Les malheurs de France

Grande vedette de la télévision française, la journaliste France de Meurs est à la fois présentatrice du journal télévisé et grande reporter de guerre. Manifestement, elle prend autant de plaisir à se faire remarquer lors d’une conférence de presse d’Emmanuel Macron à l’Elysée qu’à se pavaner en zone de guerre où elle excelle pour mettre en scène le reportage prétendument pris sur le vif qu’elle présentera ensuite à la télévision. Auprès d’elle, Lou, son assistante veille à son image et, attention, pour elle, « le pire, c’est le mieux ». Toutefois, il peut y avoir des ratés même quant tout semble être sur des rails. Par exemple, un micro qui reste ouvert pendant la diffusion d’un de ces reportages et qui laisse échapper des paroles en totale contradiction avec l’image recherchée par le duo France-Lou. Par exemple, un banal accrochage en voiture avec le scooter d’un coursier. Rien ne va plus ! D’autant plus que, si France sait se montrer très manipulatrice, il n’est pas exclu qu’elle tombe sur quelqu’un qui soit encore plus manipulateur.

Seul le tout début du film …

Lorsqu’on va voir un film de Bruno Dumont, on se demande toujours à quoi il faut s’attendre : un film de fiction tourné avec des non professionnels et ressemblant fort à un documentaire sur une population très précaire du nord de la France comme dans La vie de Jésus ; un film avec de grosses têtes d’affiche et qui fait dans le comique le plus gras et le plus vulgaire comme dans Ma loute ; une vision très particulière d’une figure de l’histoire de France comme dans Jeanne.
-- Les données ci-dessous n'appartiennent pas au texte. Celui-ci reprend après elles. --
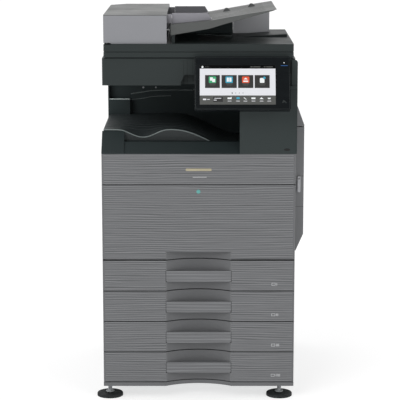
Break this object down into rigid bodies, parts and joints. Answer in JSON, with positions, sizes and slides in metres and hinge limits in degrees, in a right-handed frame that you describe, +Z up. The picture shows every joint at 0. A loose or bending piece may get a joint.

Eh bien, nous n’aurons rien de tout ça dans France qui s’avère être le film le plus « normal » du réalisateur. Un film qui commence très bien, avec ce montage très drôle qui nous fait croire que France est bien en face de Macron à l’Elysée, qu’elle en train de lui poser une question et qu’elle se rengorge d’avoir mis le Président dans l’embarras en échangeant des gestes complices avec Lou sans vraiment écouter la réponse. On rit mais on devrait plutôt comprendre aussitôt le message que Bruno Dumont veut faire passer avec son film : rien de plus facile que de trafiquer des images, vous en avez eu la preuve avec ce que je viens de vous montrer avec cette vraie / fausse conférence de presse. Un sujet important, donc, une charge contre une certaine conception de l’information télévisuelle qu’on aimerait pouvoir louer sans réserve. Malheureusement, ce n’est pas le cas ! En effet, cette charge réussit l’ « exploit » apparemment paradoxal  d’être à la fois exagérée et un peu trop gentille : exagérée dans la forme, dans le jeu des protagonistes ; trop gentille dans le fond, laissant par exemple de côté toute une famille de pratiques consistant à utiliser des images n’ayant aucun rapport avec l’évènement traité. Par ailleurs, on se demande si Bruno Dumont a voulu faire un film féministe en mettant en avant deux femmes à la personnalité affirmée aux côtés de deux hommes présentés de façon négative, l’un, Fred de Meurs, le mari de France, un écrivain sans envergure, l’autre, Charles Castro, un journaliste manipulateur. Si c’est le cas, c’est plutôt raté lorsqu’il met dans la bouche de France, face à Fred, un argument qui ne pourra que conforter certains hommes : puisque c’est moi qui gagne le plus dans notre couple, je n’ai pas de compte à te rendre en ce qui concerne mes dépenses.

Une interprétation médiocre

C’est dans l’interprétation de France qu’on trouve les défauts les plus criants. A qui en faire porter la responsabilité ? Aux comédiennes et aux comédiens ? Au réalisateur qui les a dirigé.e.s ? En tout cas, autant Léa Seydoux s’avère convaincante dans L’histoire de ma femme, autre film en compétition à Cannes 2021 dans lequel elle tient le rôle principal, autant son jeu s’avère tout à la fois exagéré et sans grande saveur dans France. Toutefois, c’est avec Blanche Gardin, l’interprète de Lou, que l’on atteint un sommet en matière de médiocrité. Il n’est toutefois pas interdit de penser que c’est Bruno Dumont qui a exigé d’elle ce jeu particulièrement outrancier. Quant à Benjamin Biolay, il est aussi transparent que d’habitude dans un rôle fait sur mesure pour lui.

Conclusion

C’est un film à charge contre une certaine forme de télévision que Bruno Dumont a réalisé pour ce film plus « normal » que les précédents. Malheureusement, le résultat n’est pas assez sévère en ce qui concerne le fond et beaucoup trop exagéré en ce qui concerne la forme, tout particulièrement concernant le jeu de Léa Seydoux et de Blanche Gardin.